NWA World title: Ronnie Garvin v. Ric Flair
I’ve become much more open-minded to Garvin in recent years, so I’m willing to give him a chance here. The crowd is not, as they chant “Garvin Sucks” while he throws chops on Flair to start. Garvin works the arm and pounds away in the corner, setting up the GARVIN STOMP for two, but Flair takes over with a cheapshot and JR diplomatically notes that you can’t train against a shot to the junk. Flair drops a knee for two and goes to work on the leg, and then goes to the figure-four. Garvin fights out of that, but Flair tries to send him into the cage a few times, unsuccessfully. And of course Garvin is able to do it and Flair is bleeding. They fight to the top in a callback to Garvin winning the title in Detroit, but Flair has learned this time and stays away. Flair goes up this time and gets slammed off, and now Garvin gets a figure-four as they’re working a really weirdly paced and awkward match here. Garvin releases for some reason and works on the knee for a bit, then goes up with a flying bodypress that gets two.
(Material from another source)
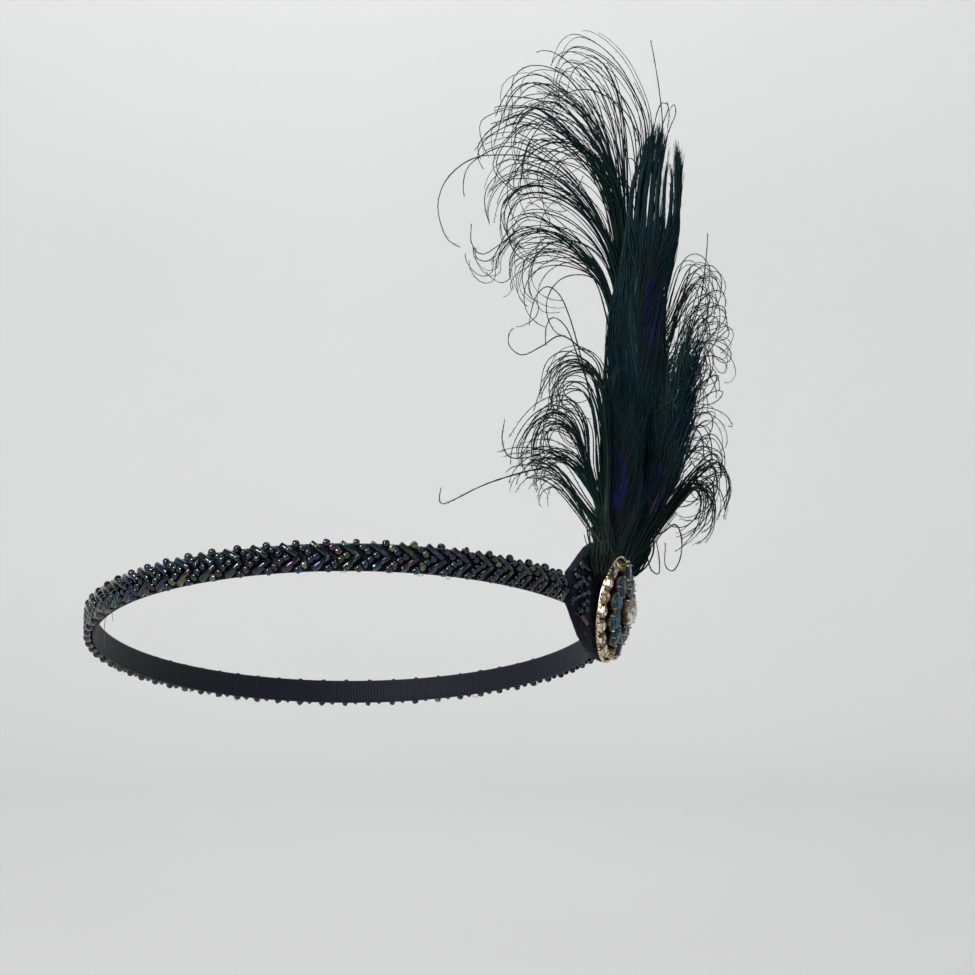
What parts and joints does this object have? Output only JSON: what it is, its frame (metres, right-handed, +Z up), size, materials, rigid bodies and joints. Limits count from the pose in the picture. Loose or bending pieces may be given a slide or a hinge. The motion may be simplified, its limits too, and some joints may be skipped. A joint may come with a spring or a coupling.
{
  "type": "beaded headband with feather plume and brooch",
  "caption": "Headband of herringbone bead trim on ribbon, with a felt pad that carries a jewelled brooch and an eye-feather plume.",
  "frame": {"origin": "middle of the loop that sits round the head", "axes": "+Z up, -Y the way the forehead faces, +X the wearer's left side, where the plume stands"},
  "size_m": [0.1899, 0.1991, 0.2033],
  "materials": {
    "ribbon": "matt dark ribbon",
    "beads": "metallic peacock iris glass beads",
    "felt": "dark navy felt",
    "gold": "polished pale gold plate",
    "crystal": "clear cut crystal",
    "rim_crystal": "clear foiled rhinestone",
    "teal_glass": "cut teal glass",
    "navy_glass": "step cut navy glass",
    "violet_glass": "cut violet glass",
    "feather": "iridescent eye feather",
    "herl": "dark curled herl"
  },
  "bodies": {
    "root": {"ribbon_band": "ribbon", "bead_trim": "beads", "felt_pad": "felt", "brooch_setting": "gold", "centre_crystal": "crystal", "baguette_stone_1": "navy_glass", "small_stone_1": "violet_glass", "baguette_stone_2": "navy_glass", "small_stone_2": "violet_glass", "oval_stone_1": "teal_glass", "oval_stone_2": "teal_glass", "oval_stone_3": "teal_glass", "oval_stone_4": "teal_glass", "oval_stone_5": "teal_glass", "oval_stone_6": "teal_glass", "oval_stone_7": "teal_glass", "oval_stone_8": "teal_glass", "rim_stone_01": "rim_crystal", "rim_stone_02": "rim_crystal", "rim_stone_03": "rim_crystal", "rim_stone_04": "rim_crystal", "rim_stone_05": "rim_crystal", "rim_stone_06": "rim_crystal", "rim_stone_07": "rim_crystal", "rim_stone_08": "rim_crystal", "rim_stone_09": "rim_crystal", "rim_stone_10": "rim_crystal", "rim_stone_11": "rim_crystal", "rim_stone_12": "rim_crystal", "rim_stone_13": "rim_crystal", "rim_stone_14": "rim_crystal", "tall_feather": "feather", "front_feather": "feather", "right_feather": "feather", "upper_curls": "herl", "lower_curls": "herl", "side_curls": "herl"}
  },
  "joints": []
}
Backslide gets two. Flair gets run into the cage again and Garvin just batters him with stiff chops, goes up again, but this time the sunset flip gets blocked by Flair for two. Hands of Stone gets two, but Flair finally runs Garvin into the cage and pins him to regain the title at 17:40 as the crowd goes NUTS. I dunno what was with Flair tonight, but it was slowly paced and meandering, although the chops were great. **1/2
Kind of a shitty show, actually, especially considering that Crockett’s back was against the wall with the Survivor Series in direct competition. It was actually even worse than I remember it, and they kind of deserved to go downhill in 88 if that was the best they could come up with. Recommendation to avoid.